The following Employment Tax guidance note Produced by Tolley in association with Tim Humphries of Menzies LLP provides comprehensive and up to date tax information covering:

  • Domicile overview
  • Introduction
  • Domicile of origin
  • Domicile of dependency
  • Domicile of choice
  • Claiming to be non-domiciled
  • Employment in the UK
  • Employment outside the UK

Domicile overview


The concept of domicile is fundamental in determining an individual’s liability to tax on their earnings. Following the abolition of the concept of ordinary residence for tax purposes, a person’s domicile status also determines whether a claim can be made for the remittance basis of taxation and overseas workday relief.

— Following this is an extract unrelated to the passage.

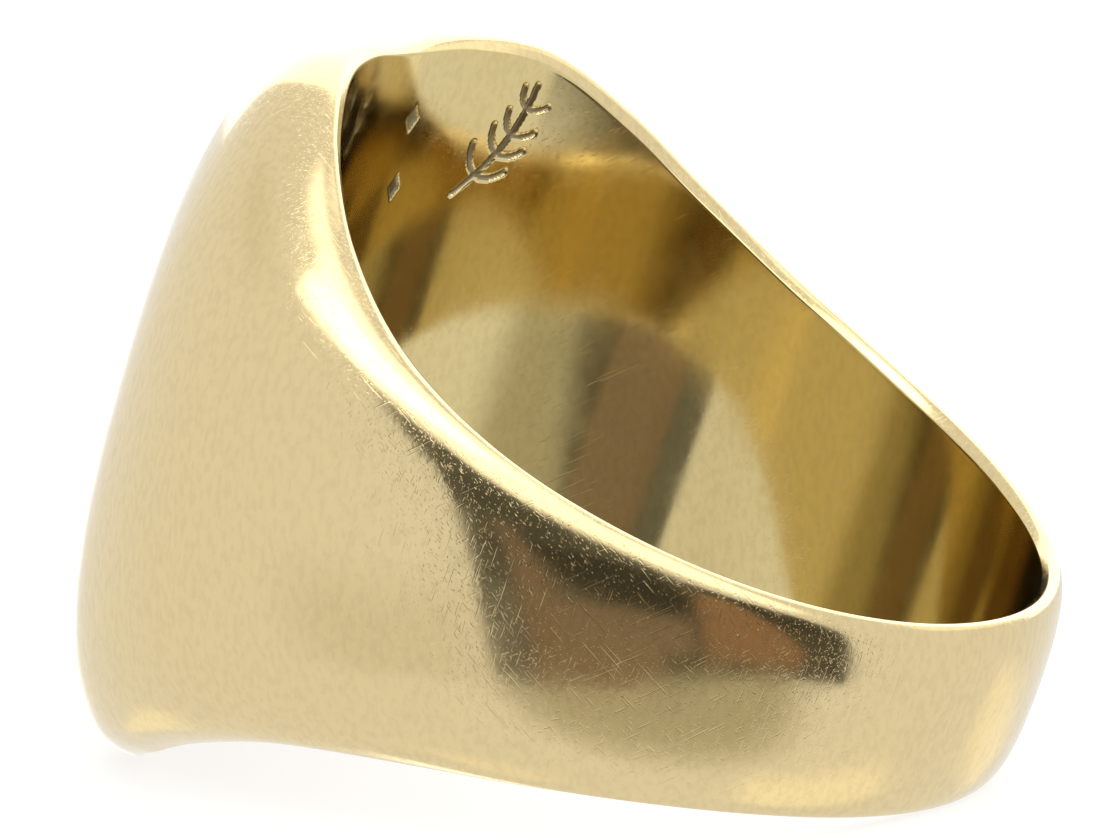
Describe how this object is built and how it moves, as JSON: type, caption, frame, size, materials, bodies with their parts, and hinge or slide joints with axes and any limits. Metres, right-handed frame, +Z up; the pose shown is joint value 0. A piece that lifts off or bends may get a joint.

Claiming the remittance basis of taxation and overseas workday relief allows a UK resident, but non-UK domiciled employee, to only pay tax on their UK earnings and any overseas earnings brought to the UK for the first three years after they arrive in the UK. If the employer is based overseas and the employee works wholly outside the UK, then a non-UK domiciled employee will just be taxed on the earnings they bring to the UK in any tax year in which they claim the remittance basis of taxation.

The concept of domicile is based upon where a person ‘belongs’. Normally, someone takes the domicile of their father at birth. Nationality, citizenship and the individual’s residence status are separate concepts to domicile but these factors are also considered. In addition, there are other factors which can affect domicile such as the country where they are born, permanently live, have family or business ties to. The intentions of the individual are also very important if they want to change their domicile. There are three basic types of domicile which are explained below.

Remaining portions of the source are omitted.